Say how many lines contain the string "parts". Give no other output.
* begin *
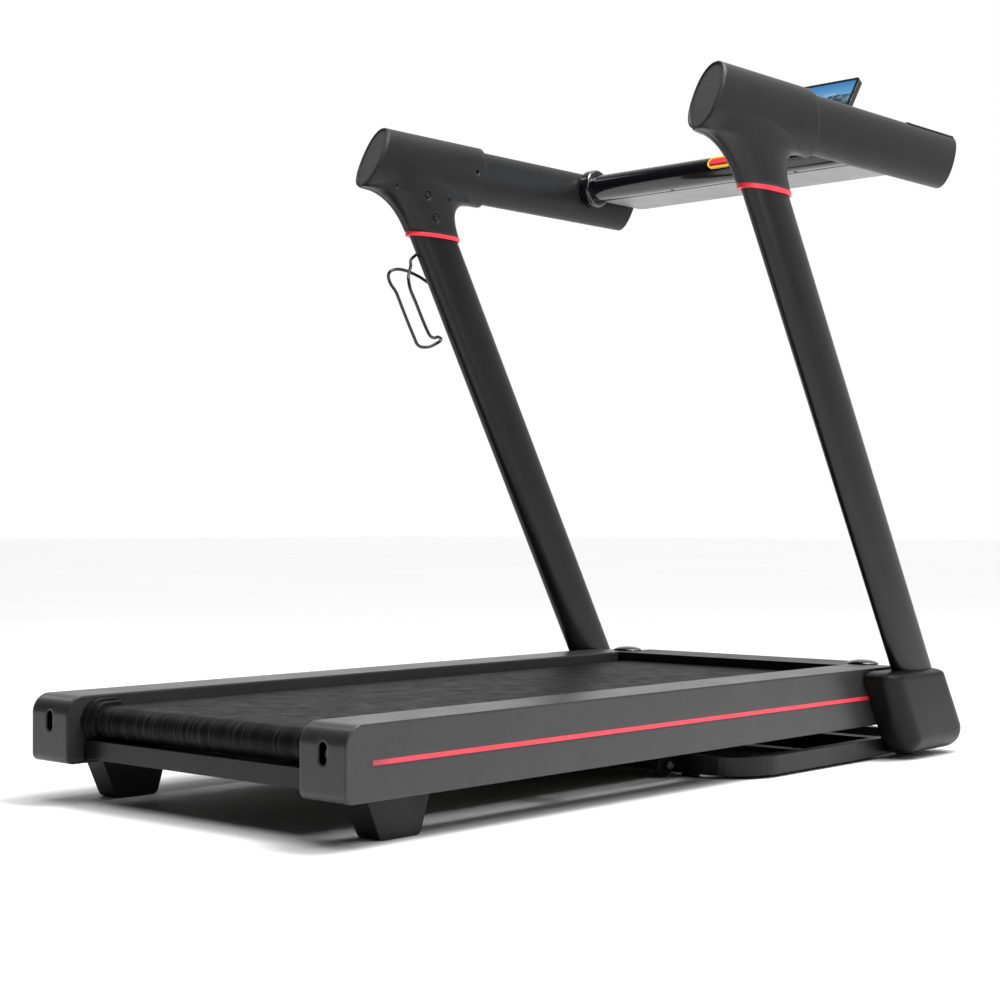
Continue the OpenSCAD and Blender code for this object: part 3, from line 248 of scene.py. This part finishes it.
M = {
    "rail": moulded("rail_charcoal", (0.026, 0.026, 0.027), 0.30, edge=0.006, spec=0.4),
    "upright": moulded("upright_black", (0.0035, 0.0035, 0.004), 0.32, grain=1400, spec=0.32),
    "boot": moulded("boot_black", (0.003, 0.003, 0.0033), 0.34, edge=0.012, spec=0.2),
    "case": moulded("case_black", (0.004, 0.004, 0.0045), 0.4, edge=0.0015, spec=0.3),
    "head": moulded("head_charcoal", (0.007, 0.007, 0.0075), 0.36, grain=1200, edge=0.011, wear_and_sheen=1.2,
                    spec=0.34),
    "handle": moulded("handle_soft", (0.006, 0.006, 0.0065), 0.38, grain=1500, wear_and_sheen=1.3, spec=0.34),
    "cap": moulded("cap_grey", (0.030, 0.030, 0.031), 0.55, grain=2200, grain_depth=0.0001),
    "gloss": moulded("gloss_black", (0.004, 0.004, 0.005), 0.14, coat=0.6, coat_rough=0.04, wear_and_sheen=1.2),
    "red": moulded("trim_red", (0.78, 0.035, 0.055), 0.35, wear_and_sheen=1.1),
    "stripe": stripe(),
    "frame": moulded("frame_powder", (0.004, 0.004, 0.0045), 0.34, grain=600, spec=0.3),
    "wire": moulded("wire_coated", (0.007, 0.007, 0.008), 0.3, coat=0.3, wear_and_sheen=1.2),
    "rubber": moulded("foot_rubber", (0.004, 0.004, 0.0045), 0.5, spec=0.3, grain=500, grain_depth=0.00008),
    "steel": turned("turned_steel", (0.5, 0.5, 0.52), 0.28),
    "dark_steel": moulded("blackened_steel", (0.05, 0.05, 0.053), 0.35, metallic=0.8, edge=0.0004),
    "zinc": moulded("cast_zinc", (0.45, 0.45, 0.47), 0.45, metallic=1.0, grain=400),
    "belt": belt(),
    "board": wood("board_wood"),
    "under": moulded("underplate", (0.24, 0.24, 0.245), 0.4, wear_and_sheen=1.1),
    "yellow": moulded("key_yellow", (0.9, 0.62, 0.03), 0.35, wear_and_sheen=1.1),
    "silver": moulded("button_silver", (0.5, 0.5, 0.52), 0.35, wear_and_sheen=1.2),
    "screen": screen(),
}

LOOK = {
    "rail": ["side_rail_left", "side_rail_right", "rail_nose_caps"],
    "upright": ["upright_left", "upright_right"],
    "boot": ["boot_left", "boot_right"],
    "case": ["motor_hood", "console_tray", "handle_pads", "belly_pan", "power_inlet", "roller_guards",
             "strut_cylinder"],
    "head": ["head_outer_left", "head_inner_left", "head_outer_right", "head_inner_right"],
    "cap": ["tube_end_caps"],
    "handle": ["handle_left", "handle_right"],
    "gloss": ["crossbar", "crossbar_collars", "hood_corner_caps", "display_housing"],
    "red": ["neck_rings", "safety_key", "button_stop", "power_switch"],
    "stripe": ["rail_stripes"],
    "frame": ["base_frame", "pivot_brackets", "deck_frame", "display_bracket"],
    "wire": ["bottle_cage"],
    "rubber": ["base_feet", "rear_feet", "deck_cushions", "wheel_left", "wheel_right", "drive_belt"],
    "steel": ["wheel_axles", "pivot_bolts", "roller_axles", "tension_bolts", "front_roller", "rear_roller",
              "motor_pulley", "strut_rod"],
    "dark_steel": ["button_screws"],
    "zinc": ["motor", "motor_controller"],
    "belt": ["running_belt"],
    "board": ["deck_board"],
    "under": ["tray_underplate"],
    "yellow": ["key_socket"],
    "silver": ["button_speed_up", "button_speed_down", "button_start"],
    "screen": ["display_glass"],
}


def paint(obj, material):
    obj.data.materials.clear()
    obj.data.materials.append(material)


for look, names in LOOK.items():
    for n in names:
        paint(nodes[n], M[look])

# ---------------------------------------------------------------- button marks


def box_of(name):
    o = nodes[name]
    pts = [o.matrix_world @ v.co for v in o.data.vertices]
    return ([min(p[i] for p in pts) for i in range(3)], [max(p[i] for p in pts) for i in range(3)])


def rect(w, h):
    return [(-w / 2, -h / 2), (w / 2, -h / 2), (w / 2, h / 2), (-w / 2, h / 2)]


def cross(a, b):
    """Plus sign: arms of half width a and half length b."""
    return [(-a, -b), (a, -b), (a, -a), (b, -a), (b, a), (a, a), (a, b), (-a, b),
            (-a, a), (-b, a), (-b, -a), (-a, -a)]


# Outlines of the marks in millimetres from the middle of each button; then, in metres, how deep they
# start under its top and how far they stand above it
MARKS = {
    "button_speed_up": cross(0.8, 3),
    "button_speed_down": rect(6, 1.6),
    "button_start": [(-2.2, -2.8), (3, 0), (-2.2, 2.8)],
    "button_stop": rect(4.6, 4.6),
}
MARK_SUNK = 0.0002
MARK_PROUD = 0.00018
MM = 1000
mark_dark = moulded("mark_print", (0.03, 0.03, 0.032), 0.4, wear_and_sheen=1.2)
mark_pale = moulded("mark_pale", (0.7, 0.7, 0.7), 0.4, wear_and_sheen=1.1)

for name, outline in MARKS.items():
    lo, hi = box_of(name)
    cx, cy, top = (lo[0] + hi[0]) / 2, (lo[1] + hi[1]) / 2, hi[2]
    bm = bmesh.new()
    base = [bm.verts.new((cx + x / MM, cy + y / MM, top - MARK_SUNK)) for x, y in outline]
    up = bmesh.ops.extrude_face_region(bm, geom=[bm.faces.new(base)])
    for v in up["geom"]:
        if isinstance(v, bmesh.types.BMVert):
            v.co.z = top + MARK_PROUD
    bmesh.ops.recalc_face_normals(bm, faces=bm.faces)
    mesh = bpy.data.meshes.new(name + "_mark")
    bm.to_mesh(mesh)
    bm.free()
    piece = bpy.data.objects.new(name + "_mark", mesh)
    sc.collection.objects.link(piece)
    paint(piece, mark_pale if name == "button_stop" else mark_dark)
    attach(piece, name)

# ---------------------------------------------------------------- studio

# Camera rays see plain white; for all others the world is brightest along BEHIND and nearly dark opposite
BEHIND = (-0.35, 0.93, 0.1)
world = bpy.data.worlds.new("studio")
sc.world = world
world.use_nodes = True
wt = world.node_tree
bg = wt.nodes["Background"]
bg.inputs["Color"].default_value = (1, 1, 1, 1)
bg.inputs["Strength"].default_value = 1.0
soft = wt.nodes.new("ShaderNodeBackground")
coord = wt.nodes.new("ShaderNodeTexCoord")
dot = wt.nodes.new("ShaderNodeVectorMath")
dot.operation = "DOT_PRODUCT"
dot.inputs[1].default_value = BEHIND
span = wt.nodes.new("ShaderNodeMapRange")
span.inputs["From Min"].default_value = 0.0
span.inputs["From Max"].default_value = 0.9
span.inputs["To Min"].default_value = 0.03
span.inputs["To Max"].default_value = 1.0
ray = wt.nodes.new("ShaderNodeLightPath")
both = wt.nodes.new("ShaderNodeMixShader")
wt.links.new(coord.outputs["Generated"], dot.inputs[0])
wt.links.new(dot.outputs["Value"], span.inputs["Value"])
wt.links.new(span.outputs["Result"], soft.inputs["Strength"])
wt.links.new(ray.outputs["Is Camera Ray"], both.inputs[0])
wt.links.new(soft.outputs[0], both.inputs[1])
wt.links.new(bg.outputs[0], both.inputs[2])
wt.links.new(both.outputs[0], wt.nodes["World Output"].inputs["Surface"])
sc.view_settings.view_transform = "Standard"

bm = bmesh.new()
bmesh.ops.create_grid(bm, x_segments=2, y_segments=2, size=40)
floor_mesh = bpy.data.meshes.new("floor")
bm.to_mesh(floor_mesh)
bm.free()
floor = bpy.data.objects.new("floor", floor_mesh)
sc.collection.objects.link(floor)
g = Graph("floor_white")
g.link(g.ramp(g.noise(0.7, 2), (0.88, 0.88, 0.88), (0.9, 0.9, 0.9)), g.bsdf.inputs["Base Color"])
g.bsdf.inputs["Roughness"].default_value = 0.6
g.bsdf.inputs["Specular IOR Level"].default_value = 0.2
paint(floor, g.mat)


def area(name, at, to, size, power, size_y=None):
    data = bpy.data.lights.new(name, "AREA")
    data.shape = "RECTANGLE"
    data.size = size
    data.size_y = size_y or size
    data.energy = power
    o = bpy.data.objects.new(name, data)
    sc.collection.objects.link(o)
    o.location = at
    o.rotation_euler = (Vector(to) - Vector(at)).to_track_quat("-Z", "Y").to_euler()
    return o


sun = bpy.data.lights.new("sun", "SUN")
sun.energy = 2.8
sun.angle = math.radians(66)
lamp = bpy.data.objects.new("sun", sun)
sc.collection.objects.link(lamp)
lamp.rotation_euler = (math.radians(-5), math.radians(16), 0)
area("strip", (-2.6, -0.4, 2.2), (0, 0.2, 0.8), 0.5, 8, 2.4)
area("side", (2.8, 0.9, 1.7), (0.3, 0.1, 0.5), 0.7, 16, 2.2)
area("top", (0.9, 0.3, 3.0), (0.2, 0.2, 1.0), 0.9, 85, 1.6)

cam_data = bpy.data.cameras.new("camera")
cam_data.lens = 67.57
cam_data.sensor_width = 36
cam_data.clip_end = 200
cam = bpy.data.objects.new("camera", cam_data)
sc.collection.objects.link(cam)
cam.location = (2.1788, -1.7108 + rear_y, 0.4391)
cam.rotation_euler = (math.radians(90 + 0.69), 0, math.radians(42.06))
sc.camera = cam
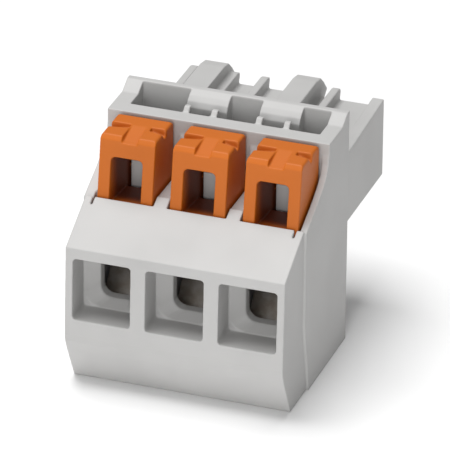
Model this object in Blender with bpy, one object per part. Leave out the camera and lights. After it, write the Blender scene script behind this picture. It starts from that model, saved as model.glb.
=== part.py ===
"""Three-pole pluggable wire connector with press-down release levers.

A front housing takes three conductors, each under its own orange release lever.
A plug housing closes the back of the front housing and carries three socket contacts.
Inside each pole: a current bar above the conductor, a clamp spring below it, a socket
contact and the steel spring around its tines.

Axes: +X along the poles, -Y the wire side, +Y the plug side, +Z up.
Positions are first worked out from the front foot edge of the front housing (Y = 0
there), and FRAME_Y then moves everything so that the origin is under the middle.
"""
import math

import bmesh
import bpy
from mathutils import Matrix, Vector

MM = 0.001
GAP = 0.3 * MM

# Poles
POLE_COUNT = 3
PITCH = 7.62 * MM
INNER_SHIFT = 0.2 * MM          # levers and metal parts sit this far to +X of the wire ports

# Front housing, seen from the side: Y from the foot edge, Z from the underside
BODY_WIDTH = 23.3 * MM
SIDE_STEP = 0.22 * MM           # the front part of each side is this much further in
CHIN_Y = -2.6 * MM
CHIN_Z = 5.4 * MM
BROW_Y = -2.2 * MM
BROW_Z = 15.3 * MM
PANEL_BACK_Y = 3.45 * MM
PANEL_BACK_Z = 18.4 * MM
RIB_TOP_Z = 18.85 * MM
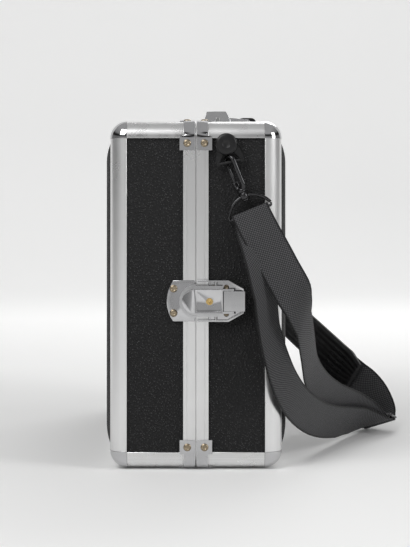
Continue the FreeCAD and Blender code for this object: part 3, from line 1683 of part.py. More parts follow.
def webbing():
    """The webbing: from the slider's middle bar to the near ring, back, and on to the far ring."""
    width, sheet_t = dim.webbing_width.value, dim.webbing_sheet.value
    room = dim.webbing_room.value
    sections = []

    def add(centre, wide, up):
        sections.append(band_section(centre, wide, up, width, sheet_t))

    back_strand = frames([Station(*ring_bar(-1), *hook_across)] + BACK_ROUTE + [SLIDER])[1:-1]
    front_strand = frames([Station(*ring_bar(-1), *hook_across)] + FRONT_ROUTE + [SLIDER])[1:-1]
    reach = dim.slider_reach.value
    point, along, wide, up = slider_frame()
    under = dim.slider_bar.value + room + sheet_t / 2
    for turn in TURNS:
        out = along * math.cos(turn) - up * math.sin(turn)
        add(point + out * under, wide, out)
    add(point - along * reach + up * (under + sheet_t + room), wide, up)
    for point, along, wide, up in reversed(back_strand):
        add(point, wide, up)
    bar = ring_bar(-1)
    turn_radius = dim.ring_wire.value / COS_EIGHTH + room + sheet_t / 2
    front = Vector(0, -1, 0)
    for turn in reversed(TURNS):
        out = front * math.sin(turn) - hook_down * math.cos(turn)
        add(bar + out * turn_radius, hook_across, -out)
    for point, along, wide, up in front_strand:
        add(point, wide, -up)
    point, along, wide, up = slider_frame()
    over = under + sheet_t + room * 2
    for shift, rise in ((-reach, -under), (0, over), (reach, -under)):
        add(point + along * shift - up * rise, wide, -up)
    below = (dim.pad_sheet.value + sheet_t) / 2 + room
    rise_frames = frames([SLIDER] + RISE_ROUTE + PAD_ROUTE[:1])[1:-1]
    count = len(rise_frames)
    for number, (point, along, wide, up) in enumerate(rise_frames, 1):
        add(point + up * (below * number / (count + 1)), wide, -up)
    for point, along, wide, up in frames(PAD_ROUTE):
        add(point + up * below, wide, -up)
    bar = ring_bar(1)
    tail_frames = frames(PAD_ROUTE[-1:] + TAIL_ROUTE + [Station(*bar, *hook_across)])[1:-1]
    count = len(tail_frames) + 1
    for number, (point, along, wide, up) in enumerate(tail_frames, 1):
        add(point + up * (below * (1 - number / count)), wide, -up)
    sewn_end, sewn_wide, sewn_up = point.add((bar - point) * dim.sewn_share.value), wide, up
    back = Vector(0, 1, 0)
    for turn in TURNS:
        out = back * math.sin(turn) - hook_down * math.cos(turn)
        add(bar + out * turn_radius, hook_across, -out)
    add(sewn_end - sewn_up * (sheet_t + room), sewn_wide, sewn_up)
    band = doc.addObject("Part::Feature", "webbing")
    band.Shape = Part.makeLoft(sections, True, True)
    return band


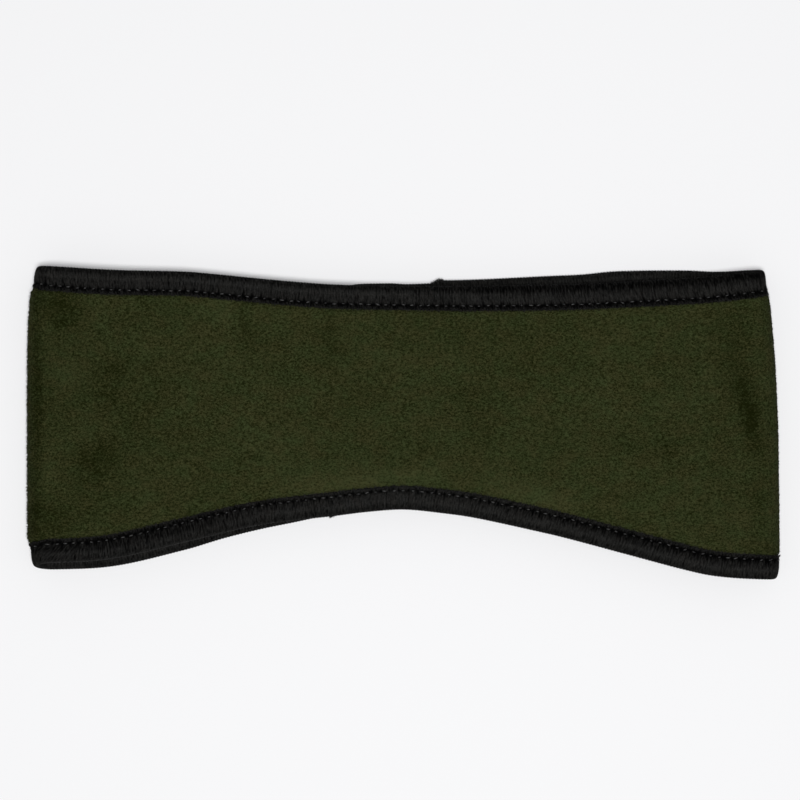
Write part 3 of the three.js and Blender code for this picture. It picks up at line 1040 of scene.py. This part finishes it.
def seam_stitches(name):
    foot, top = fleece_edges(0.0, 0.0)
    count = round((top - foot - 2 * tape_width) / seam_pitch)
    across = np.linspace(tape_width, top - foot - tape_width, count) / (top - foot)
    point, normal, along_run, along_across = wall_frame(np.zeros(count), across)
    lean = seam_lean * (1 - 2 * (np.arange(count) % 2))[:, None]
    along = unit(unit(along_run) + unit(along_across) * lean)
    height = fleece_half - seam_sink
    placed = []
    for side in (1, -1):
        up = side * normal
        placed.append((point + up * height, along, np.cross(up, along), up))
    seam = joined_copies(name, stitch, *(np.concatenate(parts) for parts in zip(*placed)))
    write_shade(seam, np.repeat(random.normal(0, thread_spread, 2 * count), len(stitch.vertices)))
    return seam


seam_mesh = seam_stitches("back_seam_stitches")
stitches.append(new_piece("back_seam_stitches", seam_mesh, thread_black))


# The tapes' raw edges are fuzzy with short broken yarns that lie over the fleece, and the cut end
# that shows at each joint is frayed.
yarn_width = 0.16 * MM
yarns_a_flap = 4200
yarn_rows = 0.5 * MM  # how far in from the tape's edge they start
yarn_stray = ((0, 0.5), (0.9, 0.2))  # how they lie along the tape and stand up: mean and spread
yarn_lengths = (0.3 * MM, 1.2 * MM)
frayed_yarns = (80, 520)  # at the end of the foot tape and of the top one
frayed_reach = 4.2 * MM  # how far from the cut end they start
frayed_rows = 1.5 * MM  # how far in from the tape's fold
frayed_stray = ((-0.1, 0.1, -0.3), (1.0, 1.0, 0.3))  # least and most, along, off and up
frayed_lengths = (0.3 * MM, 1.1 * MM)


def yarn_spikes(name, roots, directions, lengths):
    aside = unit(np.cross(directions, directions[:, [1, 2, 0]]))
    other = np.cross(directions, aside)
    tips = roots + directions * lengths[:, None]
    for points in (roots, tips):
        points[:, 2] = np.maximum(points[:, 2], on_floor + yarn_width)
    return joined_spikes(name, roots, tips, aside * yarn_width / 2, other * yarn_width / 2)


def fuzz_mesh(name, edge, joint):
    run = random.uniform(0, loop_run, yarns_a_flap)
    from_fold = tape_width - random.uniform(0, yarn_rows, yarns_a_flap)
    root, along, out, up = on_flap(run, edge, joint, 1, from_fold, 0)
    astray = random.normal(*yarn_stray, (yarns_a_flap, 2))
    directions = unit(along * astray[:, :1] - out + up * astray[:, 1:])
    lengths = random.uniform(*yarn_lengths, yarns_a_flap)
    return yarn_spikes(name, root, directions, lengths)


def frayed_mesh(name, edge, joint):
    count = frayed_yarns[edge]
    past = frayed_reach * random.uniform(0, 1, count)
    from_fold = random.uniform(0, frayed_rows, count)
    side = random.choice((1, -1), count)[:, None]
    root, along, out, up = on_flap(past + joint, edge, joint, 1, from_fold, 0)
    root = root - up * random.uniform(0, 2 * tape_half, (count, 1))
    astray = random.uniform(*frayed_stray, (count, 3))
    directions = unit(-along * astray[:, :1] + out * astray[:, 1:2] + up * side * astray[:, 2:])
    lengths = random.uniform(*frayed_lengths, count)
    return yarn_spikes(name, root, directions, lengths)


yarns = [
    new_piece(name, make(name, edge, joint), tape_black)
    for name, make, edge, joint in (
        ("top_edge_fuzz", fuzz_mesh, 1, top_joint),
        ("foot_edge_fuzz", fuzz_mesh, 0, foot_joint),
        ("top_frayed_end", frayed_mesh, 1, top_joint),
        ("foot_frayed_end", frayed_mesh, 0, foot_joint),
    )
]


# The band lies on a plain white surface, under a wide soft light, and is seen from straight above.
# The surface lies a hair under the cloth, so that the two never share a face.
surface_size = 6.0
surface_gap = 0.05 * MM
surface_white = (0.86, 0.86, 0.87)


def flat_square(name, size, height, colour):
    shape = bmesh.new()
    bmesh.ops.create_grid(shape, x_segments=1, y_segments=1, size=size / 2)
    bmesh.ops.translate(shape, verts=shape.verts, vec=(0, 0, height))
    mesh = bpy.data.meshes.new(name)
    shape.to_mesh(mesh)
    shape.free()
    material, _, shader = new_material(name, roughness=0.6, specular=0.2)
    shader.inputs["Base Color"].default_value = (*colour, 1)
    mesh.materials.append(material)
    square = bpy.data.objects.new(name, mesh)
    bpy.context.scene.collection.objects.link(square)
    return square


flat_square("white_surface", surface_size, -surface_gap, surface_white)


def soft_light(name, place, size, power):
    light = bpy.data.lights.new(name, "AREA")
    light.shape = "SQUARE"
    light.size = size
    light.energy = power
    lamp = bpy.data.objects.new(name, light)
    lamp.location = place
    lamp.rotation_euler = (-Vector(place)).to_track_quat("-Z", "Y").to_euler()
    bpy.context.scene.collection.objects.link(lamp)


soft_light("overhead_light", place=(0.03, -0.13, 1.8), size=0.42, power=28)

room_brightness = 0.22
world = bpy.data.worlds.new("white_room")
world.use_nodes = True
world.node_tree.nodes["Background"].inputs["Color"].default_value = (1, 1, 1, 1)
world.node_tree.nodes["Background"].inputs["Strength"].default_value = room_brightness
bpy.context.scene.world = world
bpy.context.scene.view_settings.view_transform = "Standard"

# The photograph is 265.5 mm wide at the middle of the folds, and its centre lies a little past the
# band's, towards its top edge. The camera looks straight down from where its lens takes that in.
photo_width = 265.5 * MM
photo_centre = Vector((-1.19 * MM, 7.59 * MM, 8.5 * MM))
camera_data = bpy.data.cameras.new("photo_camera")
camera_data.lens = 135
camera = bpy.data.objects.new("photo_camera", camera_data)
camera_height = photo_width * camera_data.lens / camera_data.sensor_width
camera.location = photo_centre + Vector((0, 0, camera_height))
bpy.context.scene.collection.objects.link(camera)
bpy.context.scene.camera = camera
* end *
__Full solution__:
3